The story starts minimal and simple. You are a girl, on a fox. The world is sprawling out around you, coming into literal existence as pages and sheets of paper flying up and forming themselves papercraft style into the landscape. You come across a patch of barren dirt, go into "typing" mode, and type out the prompt - a word like "ROSE" or "CRYSANTHEMUM" or the like - and suddenly the dirt is filled with vibrant flowers and plants. Come across a rock in your path? It's dispatched by BOULDER, or GRANITE, or RHODONITE, etc etc. Felled trees? STUMP, ALDER, and similar.
And then you run into the bugs. The bugs are your enemies in this game, numerous and lethal: one hit knocks you dead. They often take two or three or twenty someodd hits to kill. They range from simple three-letter words (LIE, ERR, ODD) to enormous compounds and obscure scrabble words (ANTIDISCIPLINARY, LOQUACIOUSNESS, EXHIBITION). Most of the danger of the gameplay involves finding "nests" of them, where you're rooted in place and have to defend yourself base-defense style. Granted, you get elemental powers to help, though they're switched between by typing the keyword for the power, which can take away time from staving off the horde. FIRE has a damage-over-time effect, ultimately doing two words of damage instead of one. ICE roots enemies in place briefly, SPARK lightning jumps between enemy to enemy, hurting large swaths at once, and WIND pushes enemies back. Some enemies are only hurt by certain powers. It's a combination of typing program and Missile Command.
But god, the aesthetic is top notch. The whole thing oozes charm, everything designed to look like origami. Things burn, contort, and shift like you'd expect paper to. The world literally springs into life in front of you, Bastion-style, as you explore. Words in non-combat situations are continually evocative, which is a nice touch.
And then, when it's done, you get a pretentious "artsy" ending (thus the Jon Blow namedrop, I felt about as copped out as people say they were with Braid) and it's just... over. There's an arena mode, but I haven't messed with it. I'm afraid to.
See, I don't use the home key method. I've memorized touch-typing for the most part, and thus I'm fast but not super fast, and accurate but only once I get started; I can heck up by having my hands in the wrong place and not knowing to fix them. By the end of this, I had to stop at least twice because of hand cramps. It's... pretty intensive, for a typing game, and a lot less forgiving than, say, Typing of the Dead.
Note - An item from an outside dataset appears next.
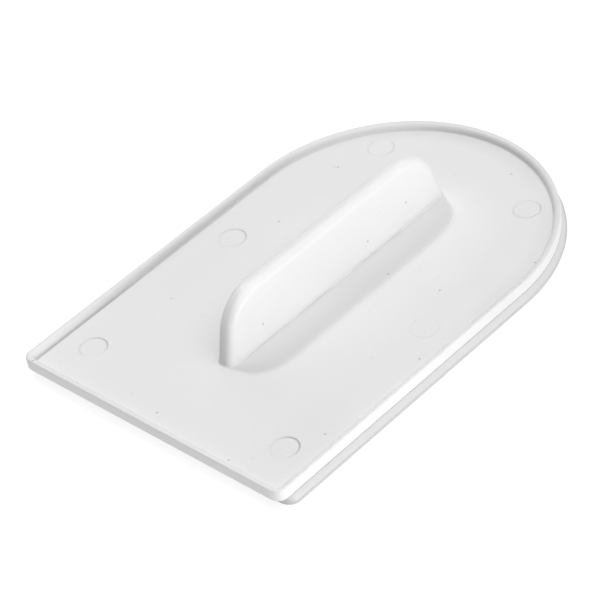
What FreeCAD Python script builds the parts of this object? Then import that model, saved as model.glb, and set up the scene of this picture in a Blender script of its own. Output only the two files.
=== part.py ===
import FreeCAD, Part
import math
import os
import Sketcher

# A hand smoother for sheet icing: a D-shaped rimmed plate, an upright fin grip whose foot is trapped
# under that plate, and a flat sole plate beneath. Millimetres, +Z up, the origin at the middle of the
# underside. X is the width, -Y the straight guide edge, +Y the round end.

V = FreeCAD.Vector
QUARTER = math.pi / 2  # a quarter turn

SIZES = {
    "plate_width": 100.0,
    "plate_length": 150.0,
    "corner_round": 3.2,
    "plate_thick": 3.5,
    "rim_wide": 2.2,
    "rim_high": 2.2,
    "rim_edge_round": 0.5,
    "floor_corner_round": 1.8,
    "sole_thick": 3.1,
    "sole_flare": 1.5,
    "sole_setback": 2.6,
    "sole_edge_round": 0.4,
    "mark_diameter": 8.0,
    "mark_depth": 0.12,
    "mark_side": 37.2,
    "mark_side_round": 28.2,
    "mark_first": 15.9,
    "mark_second": 73.1,
    "mark_third": 128.9,
    "fin_high": 20.2,
    "fin_long": 92.4,
    "fin_thick": 6.0,
    "fin_edge_round": 2.6,
    "fin_corner_round": 14.0,
    "fin_end_lean": 3.0,
    "fin_from_guide": 30.2,
    "foot_wide": 14.0,
    "foot_over": 4.0,
    "foot_thick": 1.5,
    "foot_corner": 3.0,
    "peg_diameter": 4.0,
    "peg_long": 1.5,
    "peg_inset": 12.0,
    "peg_clearance": 0.1,
}

# Values worked out from the driving sizes: alias, formula in the sheet's own language.
DERIVED = {
    "guide_y": "=-(plate_length + sole_flare) / 2",
    "round_y": "=(plate_length + sole_flare) / 2 - sole_flare - plate_width / 2",
    "floor_z": "=sole_thick + plate_thick - rim_high",
    "fin_front_y": "=-(plate_length + sole_flare) / 2 + fin_from_guide",
    "fin_top_z": "=sole_thick + plate_thick - rim_high + fin_high",
}


def make_sheet(doc):
    """The driving sizes, one row each: name, value with the name as its alias."""
    sheet = doc.addObject("Spreadsheet::Sheet", "Sizes")
    rows = list(SIZES.items()) + list(DERIVED.items())
    for row, (name, value) in enumerate(rows, start=1):
        sheet.set("A%d" % row, name)
        sheet.set("B%d" % row, str(value))
        sheet.setAlias("B%d" % row, name)
    doc.recompute()
    return sheet


def origin_plane(body, role):
    """The origin plane of this body with that role, such as XY_Plane."""
    for feature in body.Origin.OriginFeatures:
        if feature.Role == role:
            return feature
    raise ValueError("no origin plane " + role)


def new_body(doc, label):
    body = doc.addObject("PartDesign::Body", label)
    body.Label = label
    return body


def sketch_on(body, name, role, height=None):
    """A sketch on an origin plane of the body, lifted along the plane's normal by an expression."""
    sketch = body.newObject("Sketcher::SketchObject", name)
    sketch.AttachmentSupport = [(origin_plane(body, role), "")]
    sketch.MapMode = "FlatFace"
    if height:
        sketch.setExpression("AttachmentOffset.Base.z", height)
    return sketch


def bind(sketch, kind, refs, value, name, formula):
    """Adds a named constraint and ties it to the sheet."""
    index = sketch.addConstraint(Sketcher.Constraint(kind, *refs, value))
    sketch.renameConstraint(index, name)
    sketch.setExpression("Constraints." + name, formula)


def d_outline(sketch, inset, front_inset, corner, start):
    """A D: a straight guide edge with two small round corners, two sides and a half-circle end.
    inset and front_inset are formulas for how far the sides and the guide edge lie inside the plate;
    corner is the formula of the corner radius. start gives rough numbers for the same three."""
    side = SIZES["plate_width"] / 2 - start[0]
    front = -(SIZES["plate_length"] + SIZES["sole_flare"]) / 2 + start[1]
    mid = front + SIZES["plate_length"] - SIZES["plate_width"] / 2 - start[1]
    r = start[2]
    z = V(0, 0, 1)
    lines = [
        Part.LineSegment(V(-side + r, front, 0), V(side - r, front, 0)),
        Part.LineSegment(V(side, front + r, 0), V(side, mid, 0)),
        Part.LineSegment(V(-side, mid, 0), V(-side, front + r, 0)),
    ]
    arcs = [
        Part.ArcOfCircle(Part.Circle(V(side - r, front + r, 0), z, r), -QUARTER, 0.0),
        Part.ArcOfCircle(Part.Circle(V(0, mid, 0), z, side), 0.0, 2 * QUARTER),
        Part.ArcOfCircle(Part.Circle(V(-side + r, front + r, 0), z, r), 2 * QUARTER, 3 * QUARTER),
    ]
    front_line, right_line, left_line = (sketch.addGeometry(g, False) for g in lines)
    right_corner, end_arc, left_corner = (sketch.addGeometry(g, False) for g in arcs)
    joins = [
        (front_line, 2, right_corner, 1),
        (right_corner, 2, right_line, 1),
        (right_line, 2, end_arc, 1),
        (end_arc, 2, left_line, 1),
        (left_line, 2, left_corner, 1),
        (left_corner, 2, front_line, 1),
    ]
    for join in joins:
        sketch.addConstraint(Sketcher.Constraint("Tangent", *join))
    sketch.addConstraint(Sketcher.Constraint("Horizontal", front_line))
    sketch.addConstraint(Sketcher.Constraint("Vertical", right_line))
    sketch.addConstraint(Sketcher.Constraint("Equal", right_corner, left_corner))
    sketch.addConstraint(Sketcher.Constraint("PointOnObject", end_arc, 3, -2))
    bind(sketch, "Radius", (end_arc,), side, "end_radius", "Sizes.plate_width / 2 - (%s)" % inset)
    bind(sketch, "Radius", (right_corner,), r, "corner", corner)
    bind(sketch, "DistanceY", (-1, 1, end_arc, 3), mid, "end_centre", "Sizes.round_y")
    bind(sketch, "DistanceY", (-1, 1, front_line, 1), front, "guide_line",
         "Sizes.guide_y + (%s)" % front_inset)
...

Sure, there's no lives to speak of, you respawn a short distance away when you die, but when you're fighting one of the nests ("in base defense mode", in other words), you have to start the whole thing from the beginning, which can be a problem when you die right at the end because you suddenly have to get your hands to cooperate when typing EPISTOLARY when the bug is five inches away from you. There's an adaptive difficulty setting, but it takes more than a few deaths to start scaling down.
Is it worth $15? Ehhhhnnnnnnnn. I'm still questioning that. It was totally worth the buck I paid, though, and I'd definitely say grab it if it's on sale for half-off or more.